Irvanto merupakan mantan wakil sekretaris jenderal DPP Partai Golkar sekaligus mantan Direktur PT Murakabi Sejahtera dan mantan ketua konsorsium Murakabi. Sedangkan Oka adalah pemilik OEM Investment Pte Ltd dan Delta Energy Pte Ltd sekaligus mantan komisaris PT Gunung Agung.

Surat tuntutan nomor: 102/TUT.01.06/24/11/2018 atas nama Irvanto Hendra Pambudi Cahyo dan Made Oka Masagung dibacakan JPU yang diketuai Abdul Basir dengan anggota di antaranya Wawan Yunarwanto dan Taufik Ibnugroho.

Berdasarkan fakta-fakta persidangan, JPU menilai Irvanto Made Oka telah terbukti secara sah dan meyakinkan melakukan pidana korupsi secara bersama-sama dengan delapan orang lainnya dalam proyek pengerjaan pengadaan kartu tanda penduduk elektronik (e-KTP) di Kementerian Dalam Negeri (Kemendagri) tahun 2011-2013.

Secara khusus, perbuatan Irvanto dan Oka mencakup dua hal. Yakni secara langsung maupun tidak langsung turut serta memenangkan perusahaan tertentu dalam proyek e-KTP. Selain itu, keduanya juga menjadi perantara dalam pembagian fee dari proyek tersebut untuk pihak-pihak tertentu.

JPU Abdul Basir menjelaskan, Irvanto dan Made Oka berperan sentral dalam penerimaan uang USD7,3 juta untuk Setya Novanto yang terpecah dua bagian terkait korupsi e-KTP. Pertama, Irvanto menerima USD3,5 juta kurun 19 Januari-19 Februari 2012 dari petinggi Biomorf Mauritius Limited sekaligus executive director pada PT Biomorf Lone Indonesia (almarhum) Johannes Marliem.

Penerimaan uang oleh Irvanto dibantu Marketing Manager PT Inti Valuta (money changer) Riswan alias Iwan Barala dan Komisaris PT Berkah Langgeng Abadi (money changer) July Hira. Iwan dan July yang menyediakan beberapa rekening perusahaan atau money changer di luar negeri khususnya Singapura untuk penerimaan uang yang ditransfer Marliem.

Uang tersebut terlebih dahulu diputarkan dalam berbagai rekening.
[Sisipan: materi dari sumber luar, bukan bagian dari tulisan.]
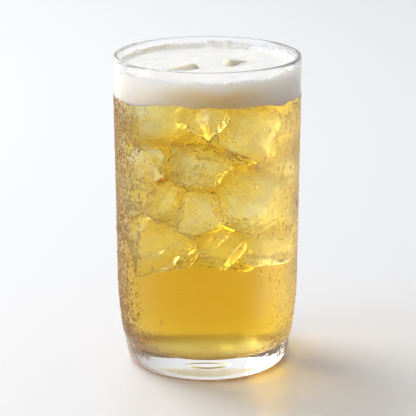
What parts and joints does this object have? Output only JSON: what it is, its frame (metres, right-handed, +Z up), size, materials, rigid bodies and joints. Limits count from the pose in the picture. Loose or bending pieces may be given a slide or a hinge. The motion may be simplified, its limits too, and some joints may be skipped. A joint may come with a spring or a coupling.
{
  "type": "glass of iced oolong tea",
  "caption": "Straight tumbler with a heavy clear base and soft heel, filled with golden iced tea under a head of foam, ice edges showing through the foam.",
  "frame": {"origin": "centre of the glass's foot, on the surface that it stands on", "axes": "+Z up along the glass's axis; -Y towards the viewer"},
  "size_m": [0.0734, 0.0734, 0.125],
  "materials": {
    "clear_glass": "clear, polished, with fine condensation outside",
    "oolong_tea": "clear golden liquid",
    "foam": "matte fine foam",
    "ice": "wet, uneven, slightly cloudy"
  },
  "bodies": {
    "root": {"glass": "clear_glass", "tea": "oolong_tea", "foam": "foam", "ice_block_left": "ice", "ice_block_right": "ice"}
  },
  "joints": []
}
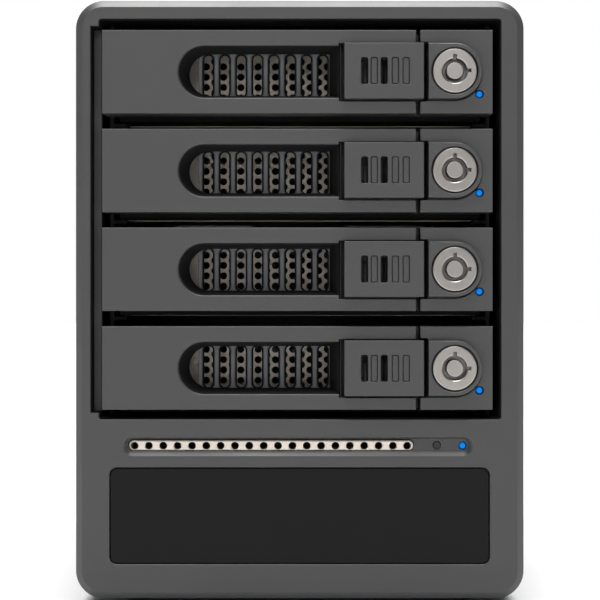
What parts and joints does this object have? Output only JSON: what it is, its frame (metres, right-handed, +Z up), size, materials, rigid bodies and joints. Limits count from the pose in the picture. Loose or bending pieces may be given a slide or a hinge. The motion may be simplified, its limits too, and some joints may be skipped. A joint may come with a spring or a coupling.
{
  "type": "nas enclosure",
  "caption": "Free-standing drive tower with pull-out lockable trays, swing-out tray handles, perforated front strip, rear fan and mains inlet.",
  "frame": {"origin": "on the ground under the middle of the tower's bounding box", "axes": "+X to the right seen from the front, +Y to the back, +Z up; the trays pull out along -Y"},
  "size_m": [0.1358, 0.22, 0.1842],
  "materials": {
    "front_paint": "dark grey fine-textured satin paint",
    "shell_paint": "dark grey fine-textured satin paint",
    "black_steel": "black-coated steel",
    "foot_rubber": "matt black rubber",
    "strip_metal": "pale beige brushed metal",
    "window_gloss": "near-black gloss inlay",
    "blue_light": "lit blue lens",
    "board": "green solder mask",
    "sheet_steel": "zinc-plated sheet steel",
    "caddy_steel": "warm grey plated sheet steel",
    "port_metal": "tin-plated steel",
    "black_plastic": "black moulded plastic",
    "tray_plastic": "dark grey moulded plastic with a fine texture",
    "lock_nickel": "satin nickel",
    "pin_steel": "plain steel"
  },
  "bodies": {
    "root": {"front_bezel": "front_paint", "outer_shell": "shell_paint", "rear_panel": "shell_paint", "rear_screw_1": "black_steel", "rear_screw_2": "black_steel", "rear_screw_3": "black_steel", "rear_screw_4": "black_steel", "foot_1": "foot_rubber", "foot_2": "foot_rubber", "foot_3": "foot_rubber", "foot_4": "foot_rubber", "vent_strip": "strip_metal", "front_window": "window_gloss", "status_led": "blue_light", "front_board": "board", "drive_cage": "sheet_steel", "backplane_board": "board", "power_supply": "sheet_steel", "controller_board": "board", "data_port_1": "port_metal", "data_port_2": "port_metal", "power_inlet": "black_plastic", "switch_frame": "black_plastic", "fan_frame": "black_plastic", "fan_guard": "black_steel"},
    "tray_1": {"tray_1_front": "tray_plastic", "tray_1_caddy": "caddy_steel", "tray_1_hinge_pin": "pin_steel", "tray_1_led": "blue_light"},
    "handle_1": {"tray_1_handle": "tray_plastic"},
    "latch_1": {"tray_1_latch": "tray_plastic"},
    "lock_1": {"tray_1_lock_core": "lock_nickel"},
    "tray_2": {"tray_2_front": "tray_plastic", "tray_2_caddy": "caddy_steel", "tray_2_hinge_pin": "pin_steel", "tray_2_led": "blue_light"},
    "handle_2": {"tray_2_handle": "tray_plastic"},
    "latch_2": {"tray_2_latch": "tray_plastic"},
    "lock_2": {"tray_2_lock_core": "lock_nickel"},
    "tray_3": {"tray_3_front": "tray_plastic", "tray_3_caddy": "caddy_steel", "tray_3_hinge_pin": "pin_steel", "tray_3_led": "blue_light"},
    "handle_3": {"tray_3_handle": "tray_plastic"},
    "latch_3": {"tray_3_latch": "tray_plastic"},
    "lock_3": {"tray_3_lock_core": "lock_nickel"},
    "tray_4": {"tray_4_front": "tray_plastic", "tray_4_caddy": "caddy_steel", "tray_4_hinge_pin": "pin_steel", "tray_4_led": "blue_light"},
    "handle_4": {"tray_4_handle": "tray_plastic"},
    "latch_4": {"tray_4_latch": "tray_plastic"},
    "lock_4": {"tray_4_lock_core": "lock_nickel"},
    "mute_button": {"mute_button": "tray_plastic"},
    "power_switch": {"power_switch": "black_plastic"},
    "fan_rotor": {"fan_rotor": "black_plastic"}
  },
  "joints": [
    {"name": "tray_1_slide", "type": "slide", "parent": "root", "child": "tray_1", "axis": [0, -1, 0], "range_m": [0, 0.15]},
    {"name": "handle_1_swing", "type": "hinge", "parent": "tray_1", "child": "handle_1", "pos_m": [-0.0562, -0.1031, 0.1625], "axis": [0, 0, -1], "range_deg": [0, 70]},
    {"name": "latch_1_slide", "type": "slide", "parent": "handle_1", "child": "latch_1", "axis": [-1, 0, 0], "range_m": [0, 0.001], "stiffness_N_per_m": 300, "springref_m": -0.0005},
    {"name": "lock_1_turn", "type": "hinge", "parent": "tray_1", "child": "lock_1", "pos_m": [0.04667, -0.1075, 0.1625], "axis": [0, 1, 0], "range_deg": [0, 90]},
    {"name": "tray_2_slide", "type": "slide", "parent": "root", "child": "tray_2", "axis": [0, -1, 0], "range_m": [0, 0.15]},
    {"name": "handle_2_swing", "type": "hinge", "parent": "tray_2", "child": "handle_2", "pos_m": [-0.0562, -0.1031, 0.13265], "axis": [0, 0, -1], "range_deg": [0, 70]},
    {"name": "latch_2_slide", "type": "slide", "parent": "handle_2", "child": "latch_2", "axis": [-1, 0, 0], "range_m": [0, 0.001], "stiffness_N_per_m": 300, "springref_m": -0.0005},
    {"name": "lock_2_turn", "type": "hinge", "parent": "tray_2", "child": "lock_2", "pos_m": [0.04667, -0.1075, 0.13265], "axis": [0, 1, 0], "range_deg": [0, 90]},
    {"name": "tray_3_slide", "type": "slide", "parent": "root", "child": "tray_3", "axis": [0, -1, 0], "range_m": [0, 0.15]},
    {"name": "handle_3_swing", "type": "hinge", "parent": "tray_3", "child": "handle_3", "pos_m": [-0.0562, -0.1031, 0.1028], "axis": [0, 0, -1], "range_deg": [0, 70]},
    {"name": "latch_3_slide", "type": "slide", "parent": "handle_3", "child": "latch_3", "axis": [-1, 0, 0], "range_m": [0, 0.001], "stiffness_N_per_m": 300, "springref_m": -0.0005},
    {"name": "lock_3_turn", "type": "hinge", "parent": "tray_3", "child": "lock_3", "pos_m": [0.04667, -0.1075, 0.1028], "axis": [0, 1, 0], "range_deg": [0, 90]},
    {"name": "tray_4_slide", "type": "slide", "parent": "root", "child": "tray_4", "axis": [0, -1, 0], "range_m": [0, 0.15]},
    {"name": "handle_4_swing", "type": "hinge", "parent": "tray_4", "child": "handle_4", "pos_m": [-0.0562, -0.1031, 0.07295], "axis": [0, 0, -1], "range_deg": [0, 70]},
    {"name": "latch_4_slide", "type": "slide", "parent": "handle_4", "child": "latch_4", "axis": [-1, 0, 0], "range_m": [0, 0.001], "stiffness_N_per_m": 300, "springref_m": -0.0005},
    {"name": "lock_4_turn", "type": "hinge", "parent": "tray_4", "child": "lock_4", "pos_m": [0.04667, -0.1075, 0.07295], "axis": [0, 1, 0], "range_deg": [0, 90]},
    {"name": "mute_button_press", "type": "slide", "parent": "root", "child": "mute_button", "axis": [0, 1, 0], "range_m": [0, 0.0008], "stiffness_N_per_m": 300, "springref_m": -0.0005},
    {"name": "power_switch_rock", "type": "hinge", "parent": "root", "child": "power_switch", "pos_m": [-0.0135, 0.1045, 0.025], "axis": [-1, 0, 0], "range_deg": [0, 14]},
    {"name": "fan_spin", "type": "hinge", "parent": "root", "child": "fan_rotor", "pos_m": [0, 0.0925, 0.118], "axis": [0, 1, 0], "continuous": true}
  ]
}
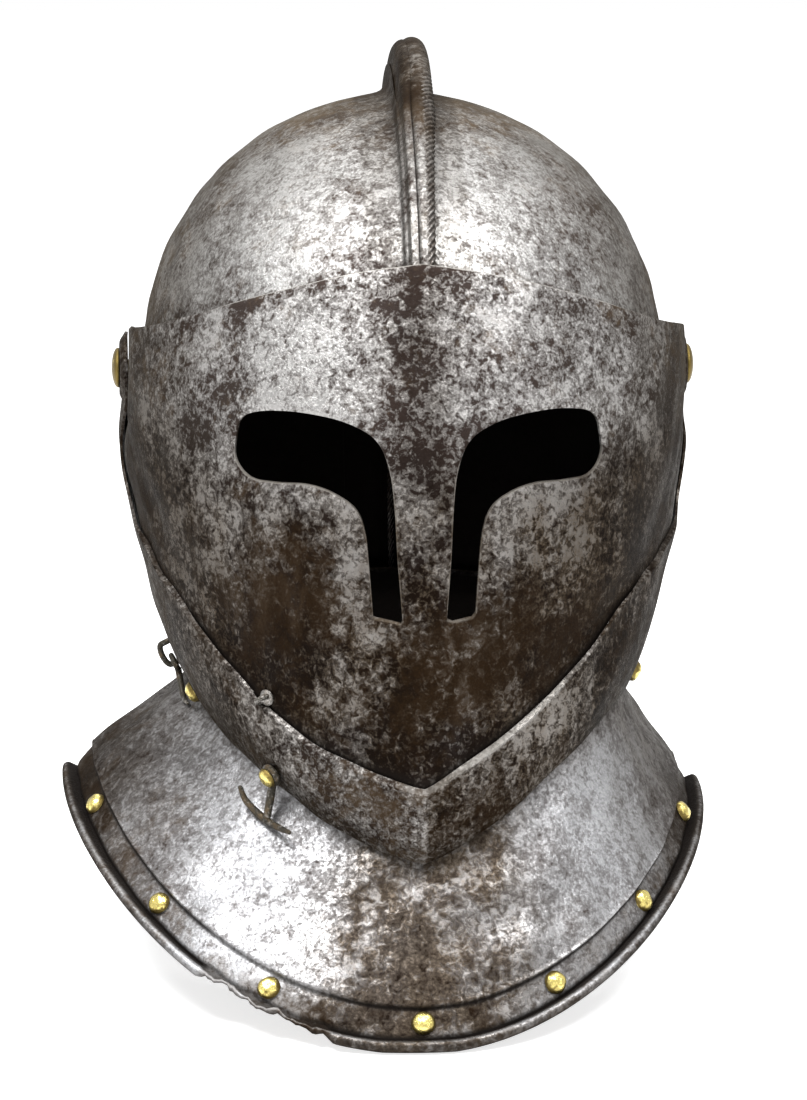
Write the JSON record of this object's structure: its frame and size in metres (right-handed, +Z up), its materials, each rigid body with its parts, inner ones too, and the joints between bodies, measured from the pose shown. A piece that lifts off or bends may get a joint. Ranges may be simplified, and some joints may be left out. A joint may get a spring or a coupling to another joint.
{
  "type": "close helmet",
  "caption": "Close helmet with a roped comb, a pivoting full-face visor with L-shaped eye slots, a pivoting bevor and a flared gorget.",
  "frame": {"origin": "middle of the footprint, on the plane that the worn flats of the front and rear gorget rims stand on", "axes": "+Z up, -Y the way the face looks, +X to the wearer's left"},
  "size_m": [0.2348, 0.3028, 0.3206],
  "materials": {
    "steel": "patinated, pitted and worn bright on the edges",
    "brass": "polished caps, slightly tarnished",
    "iron": "blackened with brown rust",
    "leather": "dry brown strap leather"
  },
  "bodies": {
    "skull": {"skull_left_half": "steel", "skull_right_half": "steel", "rear_gorget_plate": "steel", "rear_lining_band": "leather", "skull_stud": "iron", "rear_gorget_rivet_1": "brass", "rear_gorget_rivet_2": "brass", "rear_gorget_rivet_3": "brass", "rear_gorget_rivet_4": "brass", "rear_gorget_rivet_5": "brass", "rear_gorget_rivet_6": "brass", "nape_rivet_left": "brass", "nape_rivet_right": "brass", "pivot_bolt_left": "brass", "pivot_bolt_right": "brass", "pivot_nut_left": "iron", "pivot_nut_right": "iron"},
    "visor_body": {"visor": "steel", "visor_stud": "iron"},
    "bevor_body": {"bevor": "steel", "front_gorget_plate": "steel", "front_lining_band": "leather", "front_hook_rivet": "brass", "side_staple": "iron", "front_gorget_rivet_1": "brass", "front_gorget_rivet_2": "brass", "front_gorget_rivet_3": "brass", "front_gorget_rivet_4": "brass", "front_gorget_rivet_5": "brass", "front_gorget_rivet_6": "brass", "front_gorget_rivet_7": "brass", "collar_rivet_left": "brass", "collar_rivet_right": "brass"},
    "front_hook_body": {"front_hook": "iron"},
    "side_hook_body": {"side_hook": "iron"}
  },
  "joints": [
    {"name": "visor_pivot", "type": "hinge", "parent": "skull", "child": "visor_body", "pos_m": [0.0065, 0.0125, 0.205], "axis": [-1, 0, 0], "range_deg": [0, 45]},
    {"name": "bevor_pivot", "type": "hinge", "parent": "skull", "child": "bevor_body", "pos_m": [0.0065, 0.0125, 0.205], "axis": [-1, 0, 0], "range_deg": [0, 45]},
    {"name": "front_hook_pivot", "type": "hinge", "parent": "bevor_body", "child": "front_hook_body", "pos_m": [-0.04262, -0.08558, 0.0795], "axis": [-0.7747, -0.4767, -0.4154], "range_deg": [0, 170]},
    {"name": "side_hook_pivot", "type": "hinge", "parent": "bevor_body", "child": "side_hook_body", "pos_m": [-0.07569, -0.00952, 0.10164], "axis": [-0.9015, -0.0657, -0.4278], "range_deg": [0, 130]}
  ]
}
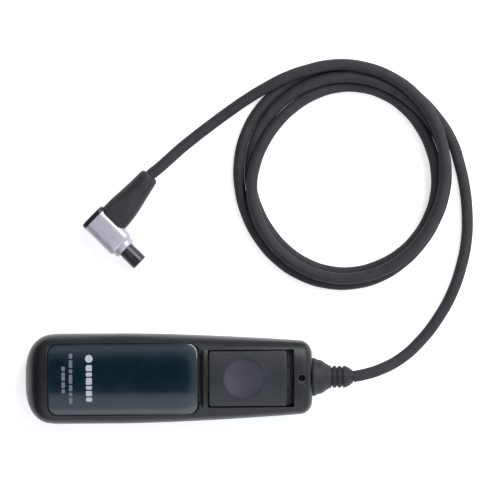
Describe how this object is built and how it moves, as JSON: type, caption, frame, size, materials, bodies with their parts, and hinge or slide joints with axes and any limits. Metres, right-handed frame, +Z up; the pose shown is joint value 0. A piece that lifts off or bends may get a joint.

Kemudian uang tidak diambil dalam bentuk mata uang asing, tapi ditarik dan dicairkan di Indonesia melalui mekanisme barter.

Kedua, Oka menerima USD3,8 juta yang terdiri USD1,8 juta dari Marliem yang diterima pada 14 Juni 2012 lewat rekening OEM Investment Pte Ltd pada OCBC Center Branch dengan underlying transaction 'software development final payment'. Kemudian, pada 10 Desember 2012 sebesar USD2 juta dari Anang Sugiana Sudihardjo‎ yang diterima lewat rekening Bank DBS Singapura atas nama Delta Energy Pte Ltd.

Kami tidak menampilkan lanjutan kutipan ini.